Let’s Bring Back is simultaneously inspiring and offensive. The text consists of a number of alphabetized topics that are uncommon or lost in the current age, beginning with the term “Acquaintance” and concluding with Zinc Bars. Some topics are suggested seriously, like Heirlooms and Town Squares; others in jest, such as Roman and Greek Gods (“They were always up to something naughty” is the entire description); and others still are miniature biographies of historical figures.
Some of these entries are entirely benign; I found the recipes for foods and drinks that have fallen out of fashion to be enjoyable, especially. That said, the text includes some content that is at best irritating, and at worst disgusting. Because the author, Mrs. Lesley M. M. Bloom, listed “Poison-Penned Theater Critics” as an institution worth restoring, I feel somewhat encouraged to express my revulsion.
Consider for example the topics Patron Saints and Russian Icons. Mrs. Bloom treats these topics as mere provincial curiosities or fun superstitions that one may play with. However, such a view is certainly deeply offensive to the world’s Catholic and Orthodox Christians, who, despite being outnumbered by Protestants here in America, make up the largest and second-largest Christian bodies in the globe. (Icons, also, are not only Russian. They’re commonly found in churches east of the Rhine and anywhere in the Orthodox tradition.) On a stranger note, she addresses the as-of-yet-unfinished La Sagrada Familia Cathedral in Barcelona in the topic “Unfinished Castles by Eccentric Geniuses”, though I am confident she knows the distinction between a cathedral and a castle.
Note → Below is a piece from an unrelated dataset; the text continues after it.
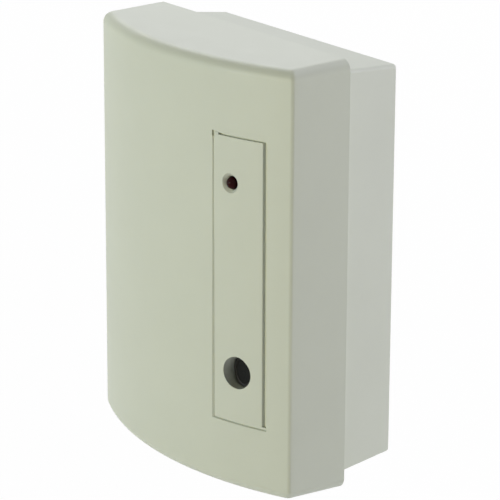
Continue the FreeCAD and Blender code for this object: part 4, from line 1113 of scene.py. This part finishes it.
def build_boot():
    """The turned boot with its bore."""
    low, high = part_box("microphone_boot")
    middle = middle_of("microphone_boot")
    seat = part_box("microphone_capsule")[1].y
    shoulder = high.y - BOOT_SHOULDER
    tip = low.y - NOSE_REACH
    outline = ((0, high.y), (BOOT_RADIUS, high.y), (BOOT_RADIUS, shoulder), (BOOT_NOSE, shoulder),
               (BOOT_NOSE, tip), (BOOT_BORE, tip), (BOOT_BORE, seat), (0, seat))
    bm = turned(outline, middle.x, middle.z)
    rings = [(BOOT_RADIUS, shoulder), (BOOT_NOSE, tip), (BOOT_BORE, tip)]
    round_rings(bm, middle, rings, BOOT_EDGE, BOOT_EDGE_SEGMENTS)
    return make_mesh_object(bm, "boot")


def build_felt():
    """A disc with a soft rim and an uneven face."""
    low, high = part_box("microphone_felt")
    middle = middle_of("microphone_felt")
    radius = (high.x - low.x) / 2
    face = low.y - NOSE_REACH
    rings = [(radius * ring / FELT_RINGS, face) for ring in range(FELT_RINGS + 1)]
    bm = turned([*rings, (radius, high.y), (0, high.y)], middle.x, middle.z)
    round_rings(bm, middle, [(radius, face)], FELT_EDGE, SMALL_SEGMENTS)
    for vert in bm.verts:
        if vert.co.y < face + NEAR:
            vert.co.y += FELT_RELIEF * abs(noise.noise(vert.co / FELT_LUMP))
    return make_mesh_object(bm, "felt_disc")


boot_rubber = layered_finish(
    "boot_rubber", (0.020, 0.020, 0.020), dark_share=0.5, roughness=(0.55, 0.75), height=0.006 * MM,
    tone={"size": 1.5 * MM, "detail": 5.0}, bumps={"size": 0.12 * MM}, values={"Specular IOR Level": 0.3},
)
dust_felt = layered_finish(
    "dust_felt", (0.011, 0.011, 0.011), dark_share=0.182, roughness=(0.95, 0.95), height=0.05 * MM,
    tone={"size": 0.35 * MM, "detail": 6.0, "distortion": 2.5, "stretch": (1, 1, 5)},
    values={"Sheen Weight": 0.05, "Specular IOR Level": 0.2},
)
dress(build_boot(), boot_rubber, "housing", ["microphone_boot"])
dress(build_felt(), dust_felt, "housing", ["microphone_felt"])

# %% [markdown]
# ## Finishes of the electronics
# The pieces inside keep their solids and get real finishes. Metals are a Principled shader at full metallic with a
# roughness that a noise breaks up, as a plating has, or a noise that is squeezed one way, as on a drawn can. Ceramics
# and moulded chips share one recipe with small pits, because both are fired or pressed from powder.

# %% Metals and ceramics


def plated(name, colour, roughness, size=0.6 * MM, stretch=None):
    """Metal with a soft plating or drawing texture."""
    return layered_finish(
        name, colour, dark_share=0.82, roughness=(roughness - 0.08, roughness + 0.1), height=0.004 * MM,
        tone={"size": size, "detail": 5.0, "stretch": stretch}, values={"Metallic": 1.0},
    )


def fired_ceramic(name, colour, roughness):
    """Ceramic or glaze with small pits."""
    return layered_finish(
        name, colour, dark_share=0.75, roughness=(roughness - 0.08, roughness + 0.08), height=0.01 * MM,
        tone={"size": 0.25 * MM, "detail": 6.0, "roughness": 0.7},
    )


# %% [markdown]
# ## Circuit board and capacitors
# A circuit board is green because of its solder mask, which shows the copper tracks under it as lighter raised lines:
# a brick pattern in the board's plane gives such lines at the pitch of the pins. An electrolytic capacitor is an
# aluminium can in a dark sleeve that leaves its top bare. Both looks fit one solid, so the direction of the true
# normal chooses between them: what faces the front is the bare top.

# %% Circuit board and can capacitors
TRACK_PITCH = 2.54 * MM
TRACK_RUN = 11.0 * MM
TRACK_WIDTH = 0.32 * MM
TRACK_OFFSET = 0.37
FACING_FRONT = -0.5


def solder_mask(name):
    """Green lacquer over copper tracks."""
    finish, tree, shader = new_finish(name)
    split = add_node(tree, "SeparateXYZ", {"Vector": object_place(tree)})
    plan = add_node(tree, "CombineXYZ", {"X": split.outputs["X"], "Y": split.outputs["Z"]})
    tracks = add_node(tree, "TexBrick", {
        "Vector": plan.outputs["Vector"], "Scale": 1.0, "Brick Width": TRACK_RUN, "Row Height": TRACK_PITCH,
        "Mortar Size": TRACK_WIDTH / 2, "Mortar Smooth": 0.3, "Mortar": (0.050, 0.240, 0.085, 1),
        "Color1": (0.020, 0.130, 0.045, 1), "Color2": (0.022, 0.140, 0.048, 1),
    })
    tracks.offset = TRACK_OFFSET
    feed(shader, {
        "Base Color": tracks.outputs["Color"],
        "Roughness": between(tree, grain(tree, 3 * MM), 0.22, 0.36),
        "Normal": relief(tree, tracks.outputs["Fac"], 0.035 * MM),
        "Coat Weight": 0.4,
    })
    return finish


def sleeved_can(name):
    """A dark shrink sleeve on the sides of a can and bare aluminium on its top."""
    finish, tree, shader = new_finish(name)
    normal = tree.nodes.new("ShaderNodeNewGeometry").outputs["True Normal"]
    split = add_node(tree, "SeparateXYZ", {"Vector": normal})
    top = calculated(tree, "LESS_THAN", split.outputs["Y"], FACING_FRONT)
    brushed = grain(tree, 0.5 * MM, detail=6.0)
    mix = tree.nodes.new("ShaderNodeMix")
    mix.data_type = "RGBA"
    feed(mix, {
        "Factor": top,
        "A": two_tones(tree, brushed, (0.015, 0.020, 0.060), (0.020, 0.026, 0.075)),
        "B": two_tones(tree, brushed, (0.60, 0.60, 0.61), (0.75, 0.75, 0.76)),
    })
    feed(shader, {
        "Base Color": mix.outputs["Result"],
        "Metallic": top,
        "Roughness": between(tree, brushed, 0.26, 0.4),
        "Normal": relief(tree, brushed, 0.004 * MM),
    })
    return finish


# %% [markdown]
# ## A finish for every node inside
# The names of the solids inside say what they are, so one table lists the names under each finish and a loop hands
# the finishes out. The last line prints which shown nodes the table forgot, and it should print none.

# %% Hand out the finishes
tinned = plated("tinned_wire", (0.72, 0.72, 0.71), 0.32)
zinc = plated("zinc_plating", (0.68, 0.69, 0.70), 0.34, size=0.4 * MM)
aluminium = plated("drawn_aluminium", (0.74, 0.74, 0.75), 0.30, stretch=(1, 6, 1))
nickel = plated("nickel_plating", (0.70, 0.68, 0.64), 0.22)
gold = plated("gold_flash", (0.80, 0.60, 0.26), 0.26)
black_epoxy = fired_ceramic("moulded_epoxy", (0.020, 0.020, 0.021), 0.52)
black_nylon = moulded_plastic("black_nylon", (0.022, 0.022, 0.023), 0.45)
FINISHED_NODES = (
    (black_nylon, "led_spacer", "tamper_switch", "jumper_header"),
    (tinned, "led_leads", "processor_pins", "amplifier_pins"),
    (zinc, "board_screws", "terminal_screws"),
    (nickel, "terminal_clamps", "crystal_can"),
    (aluminium, "microphone_capsule"),
    (gold, "jumper_pins"),
    (black_epoxy, "processor_chip", "amplifier_chip", "voltage_regulator", "supply_diodes"),
    (solder_mask("solder_mask"), "circuit_board"),
    (sleeved_can("sleeved_can"), "electrolytic_capacitors"),
    (moulded_plastic("green_nylon", (0.020, 0.130, 0.060), 0.42), "terminal_block"),
    (moulded_plastic("red_acetal", (0.45, 0.025, 0.020), 0.30), "tamper_plunger"),
    (moulded_plastic("relay_case", (0.016, 0.016, 0.018), 0.24), "alarm_relay"),
    (moulded_plastic("blue_nylon", (0.020, 0.065, 0.300), 0.38), "jumper_links"),
    (fired_ceramic("resistor_glaze", (0.030, 0.030, 0.033), 0.28), "chip_resistors"),
    (fired_ceramic("capacitor_ceramic", (0.42, 0.27, 0.15), 0.5), "chip_capacitors"),
)
finished = set()
for node_finish, *node_names in FINISHED_NODES:
    finished.update(node_names)
    for material_slot in [place for name in node_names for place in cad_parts[name].material_slots]:
        material_slot.material = node_finish
kept = {name for name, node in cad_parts.items() if not node.hide_render}
print("nodes kept:", len(kept), "without a finish of their own:", sorted(kept - finished))

# %% [markdown]
# ## Floor and backdrop
# The photograph has a pure white background and very soft light. The floor is a pale plane 30 mm below the part that
# the camera sees mostly as white, while its diffuse part still keeps the object's shadow.

# %% Stage
FLOOR_SIZE = 6.0
FLOOR_DROP = 30 * MM
FLOOR_WHITE_SHARE = 0.975
AMBIENT_STRENGTH = 0.05
WHITE = (1, 1, 1, 1)
PAPER = (0.92, 0.92, 0.92, 1)


def seen_directly(tree):
    """1 for rays that the camera, a reflection or a clear piece sends out, and 0 for the light that bounces."""
    path = tree.nodes.new("ShaderNodeLightPath")
    total = path.outputs["Is Camera Ray"]
    for kind in ("Is Glossy Ray", "Is Transmission Ray"):
        total = calculated(tree, "MAXIMUM", total, path.outputs[kind])
    return total


def show_mix(tree, share, first, second, end):
    """Mixes two shaders and plugs them into the end of the tree."""
    mix = add_node(tree, "MixShader", {"Fac": share, 1: first.outputs[0], 2: second.outputs[0]})
    feed(tree.nodes[end], {"Surface": mix.outputs["Shader"]})


def add_floor():
    """A pale floor under the object."""
    bm = bmesh.new()
    bmesh.ops.create_grid(bm, x_segments=1, y_segments=1, size=FLOOR_SIZE / 2)
    bmesh.ops.translate(bm, vec=(0, 0, -RIM_END - FLOOR_DROP), verts=bm.verts)
    floor = make_mesh_object(bm, "floor")
    finish, tree, paper = new_finish("floor_paper")
    feed(paper, {"Base Color": PAPER, "Roughness": 0.9, "Specular IOR Level": 0.1})
    share = calculated(tree, "MULTIPLY", seen_directly(tree), FLOOR_WHITE_SHARE)
    show_mix(tree, share, paper, tree.nodes.new("ShaderNodeEmission"), "Material Output")
    floor.data.materials.append(finish)


def add_world():
    """Soft light from all round, and plain white where it is seen."""
    scene.world = bpy.data.worlds.new("studio")
    scene.world.use_nodes = True
    tree = scene.world.node_tree
    soft = tree.nodes["Background"]
    feed(soft, {"Color": WHITE, "Strength": AMBIENT_STRENGTH})
    show_mix(tree, seen_directly(tree), soft, add_node(tree, "Background", {"Color": WHITE}), "World Output")


add_floor()
add_world()

# %% [markdown]
# ## Lamps
# In the photograph the top is the lightest, the front comes next and the side that is turned to the camera is the
# darkest. The roll between the top and the side has no bright band, so the light from above comes from behind and
# from the left, and the two lamps at the right stand low. The one behind lights the base more than the cover, because
# the base tapers. The front is bluish at its far edge and yellowish near the strip, which takes a cool and a warm
# lamp. The powers and tints are the mix that comes nearest to the picture on all faces at once.

# %% Lamps
# Each lamp: its place, its size in metres, its power in watts and its tint.
LAMPS = {
    "top_back": ((0.2, 1.0, 1.2), 1.0, 12.7, (0.883, 0.897, 1.0)),
    "top_left": ((-1.2, 0.6, 1.1), 1.0, 11.3, (0.989, 0.992, 1.0)),
    "far_front": ((-0.3, -2.9, 0.1), 1.3, 70.7, (1.0, 0.911, 0.603)),
    "far_left": ((-1.1, -2.7, 0.1), 1.3, 26.3, (0.133, 0.473, 1.0)),
    "right_low": ((1.5, 0.6, 0.05), 0.25, 4.5, (0.975, 1.0, 0.777)),
    "right_back": ((0.7, 1.4, 0.10), 0.4, 9.9, (0.802, 0.765, 1.0)),
}


def add_lamp(name, place, size, power, tint):
    """A square area lamp that faces the object."""
    data = bpy.data.lights.new(name, "AREA")
    data.size = size
    data.energy = power
    data.color = tint
    lamp = bpy.data.objects.new(name, data)
    lamp.location = place
    lamp.rotation_mode = "QUATERNION"
    lamp.rotation_quaternion = (-Vector(place)).to_track_quat("-Z", "Y")
    scene.collection.objects.link(lamp)


for lamp_name, settings in LAMPS.items():
    add_lamp(lamp_name, *settings)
Perhaps the most thoroughly revolting topic the author mentions is, oddly enough, Punch Bowls! Under this innocuous heading, Mrs. Bloom has decided to use the language of pedophilia to describe their appeal. “Punch bowls,” she says, “are the Lolitas of serving ware: filled with pink party punch, they look dainty and sweet and innocent but portend all sorts of naughty behavior.” In the interest of charity, I will assume that the author is unaware of the book Lolita beyond a cursory knowledge that a young woman becomes intimately involved with an older man, and that she does not realize that young woman is prepubescent.
On a lighter note, some topics suggest Mrs. Bloom’s conception of bringing things back is merely anglophilia; her discussion of “Tea Time” suggests she might not be aware that such a practice is far from unheard of overseas. Furthermore, she refers to the term “holiday”, rather than “vacation”, as being a historic term, rather than a part of the British dialects.
Many items discussed suggest a subtle classism in the work. Constantly, she betrays an admiration for the elite of America’s Gilded Age, such as William Randolph Hearst’s unfinished compound, the hiring of wet nurses, and the Grand Tour without mention of the circumstances creating the wealth required for these things. This in itself is not necessarily a problem, but it left a bad taste in my mouth. This is perhaps also reflected in her seemingly feminist views, but her admiration for the term “harlot” as an insult (in the topic “Slattern”), which feels contradictory to me.
That said, these are relatively small issues. Other topics addressed were entirely agreeable, such as “The WPA” (FDR’s Works Progress Administration), “Formality” (in protest against the casual nature of modern American society), and “Latin” (though I am biased, as a Classics major), among others. However, the aforementioned flies in the ointment make the book as a whole less palatable.